Inertially arbitrary sign patterns with no nilpotent realization

An n by n sign pattern S is inertially arbitrary if each ordered triple (n1, n2, n3) of nonnegative integers with n1 + n2 + n3 = n is the inertia of some real matrix in Q(S), the sign pattern class of S. If every real, monic polynomial of degree n having a positive coefficient of xn−2 is the characteristic polynomial of some matrix in Q(S), then it is shown that S is inertially arbitrary. A new family of irreducible sign patterns G2k+1(k⩾2) is presented and proved to be inertially arbitrary, but not potentially nilpotent (and thus not spectrally arbitrary).

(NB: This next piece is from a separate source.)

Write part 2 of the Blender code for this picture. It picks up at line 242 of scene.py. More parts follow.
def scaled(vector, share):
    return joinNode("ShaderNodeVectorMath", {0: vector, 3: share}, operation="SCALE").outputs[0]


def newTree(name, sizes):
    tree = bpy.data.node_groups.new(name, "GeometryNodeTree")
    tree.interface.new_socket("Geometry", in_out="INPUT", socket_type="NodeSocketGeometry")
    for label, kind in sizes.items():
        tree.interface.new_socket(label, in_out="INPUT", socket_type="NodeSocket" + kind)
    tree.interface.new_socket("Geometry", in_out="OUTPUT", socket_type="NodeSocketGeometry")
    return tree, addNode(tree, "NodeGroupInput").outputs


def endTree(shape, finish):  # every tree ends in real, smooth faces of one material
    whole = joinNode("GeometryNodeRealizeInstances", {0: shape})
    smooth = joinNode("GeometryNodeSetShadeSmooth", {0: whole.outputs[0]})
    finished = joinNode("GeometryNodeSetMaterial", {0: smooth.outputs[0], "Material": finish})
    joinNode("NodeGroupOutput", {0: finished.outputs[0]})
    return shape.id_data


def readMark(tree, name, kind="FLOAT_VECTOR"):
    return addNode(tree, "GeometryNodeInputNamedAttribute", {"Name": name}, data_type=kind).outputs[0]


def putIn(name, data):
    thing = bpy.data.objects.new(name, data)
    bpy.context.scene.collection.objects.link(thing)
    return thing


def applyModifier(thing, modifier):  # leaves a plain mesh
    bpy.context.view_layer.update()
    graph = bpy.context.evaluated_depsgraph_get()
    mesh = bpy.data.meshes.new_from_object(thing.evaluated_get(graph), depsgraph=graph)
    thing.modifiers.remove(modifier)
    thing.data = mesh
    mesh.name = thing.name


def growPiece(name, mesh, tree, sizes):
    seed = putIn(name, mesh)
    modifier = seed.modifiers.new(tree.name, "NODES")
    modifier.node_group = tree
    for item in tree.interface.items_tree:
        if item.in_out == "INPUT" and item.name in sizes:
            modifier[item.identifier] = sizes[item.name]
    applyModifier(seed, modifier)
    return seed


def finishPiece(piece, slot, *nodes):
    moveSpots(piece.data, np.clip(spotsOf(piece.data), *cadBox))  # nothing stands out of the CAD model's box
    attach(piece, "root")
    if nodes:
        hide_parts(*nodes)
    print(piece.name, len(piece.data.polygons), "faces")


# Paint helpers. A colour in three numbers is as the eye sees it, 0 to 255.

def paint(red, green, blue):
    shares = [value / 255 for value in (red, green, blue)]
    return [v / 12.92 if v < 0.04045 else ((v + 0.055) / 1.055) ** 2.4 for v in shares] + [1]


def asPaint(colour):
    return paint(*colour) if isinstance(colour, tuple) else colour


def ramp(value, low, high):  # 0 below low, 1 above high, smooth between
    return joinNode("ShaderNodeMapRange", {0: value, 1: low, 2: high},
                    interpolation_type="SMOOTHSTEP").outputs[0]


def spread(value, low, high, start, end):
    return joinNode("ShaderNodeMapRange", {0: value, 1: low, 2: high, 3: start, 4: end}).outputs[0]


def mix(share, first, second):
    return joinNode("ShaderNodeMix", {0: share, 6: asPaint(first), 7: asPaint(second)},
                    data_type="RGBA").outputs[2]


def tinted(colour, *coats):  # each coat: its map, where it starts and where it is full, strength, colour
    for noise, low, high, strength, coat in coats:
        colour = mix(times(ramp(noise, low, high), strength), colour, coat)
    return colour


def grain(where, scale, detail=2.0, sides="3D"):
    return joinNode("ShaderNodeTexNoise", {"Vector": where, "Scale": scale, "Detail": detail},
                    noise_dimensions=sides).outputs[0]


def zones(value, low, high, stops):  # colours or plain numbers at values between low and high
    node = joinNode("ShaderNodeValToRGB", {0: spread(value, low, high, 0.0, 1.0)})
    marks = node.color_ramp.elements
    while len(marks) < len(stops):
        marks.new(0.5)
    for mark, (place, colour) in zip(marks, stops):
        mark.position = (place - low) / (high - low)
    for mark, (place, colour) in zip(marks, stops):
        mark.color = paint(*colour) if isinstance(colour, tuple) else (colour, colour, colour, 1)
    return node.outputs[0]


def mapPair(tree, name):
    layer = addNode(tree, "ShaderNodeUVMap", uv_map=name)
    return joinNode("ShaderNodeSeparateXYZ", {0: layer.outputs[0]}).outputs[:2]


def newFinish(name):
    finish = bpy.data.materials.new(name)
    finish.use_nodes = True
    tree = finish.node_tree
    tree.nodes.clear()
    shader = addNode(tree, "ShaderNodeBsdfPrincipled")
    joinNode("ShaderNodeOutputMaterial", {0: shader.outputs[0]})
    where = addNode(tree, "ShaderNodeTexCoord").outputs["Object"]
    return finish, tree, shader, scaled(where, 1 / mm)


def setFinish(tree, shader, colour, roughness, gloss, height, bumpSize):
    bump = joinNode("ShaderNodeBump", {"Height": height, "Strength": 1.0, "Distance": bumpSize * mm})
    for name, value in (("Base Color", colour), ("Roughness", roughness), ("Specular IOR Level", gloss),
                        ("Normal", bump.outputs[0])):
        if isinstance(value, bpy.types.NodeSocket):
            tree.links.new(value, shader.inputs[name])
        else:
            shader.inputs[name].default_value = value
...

The well-known Nilpotent-Jacobian method cannot be used to prove that G2k+1 is inertially arbitrary, since G2k+1 has no nilpotent realization. In order to prove that Q(G2k+1) allows each inertia with n3 ⩾ 1, a realization of G2k+1 with only zero eigenvalues except for a conjugate pair of pure imaginary eigenvalues is identified and used with the Implicit Function Theorem. Matrices in Q(G2k+1) with inertias having n3 = 0 are constructed by a recursive procedure from those of lower order. Some properties of the coefficients of the characteristic polynomial of an arbitrary matrix having certain fixed inertias are derived, and are used to show that G5 and G7 are minimal inertially arbitrary sign patterns.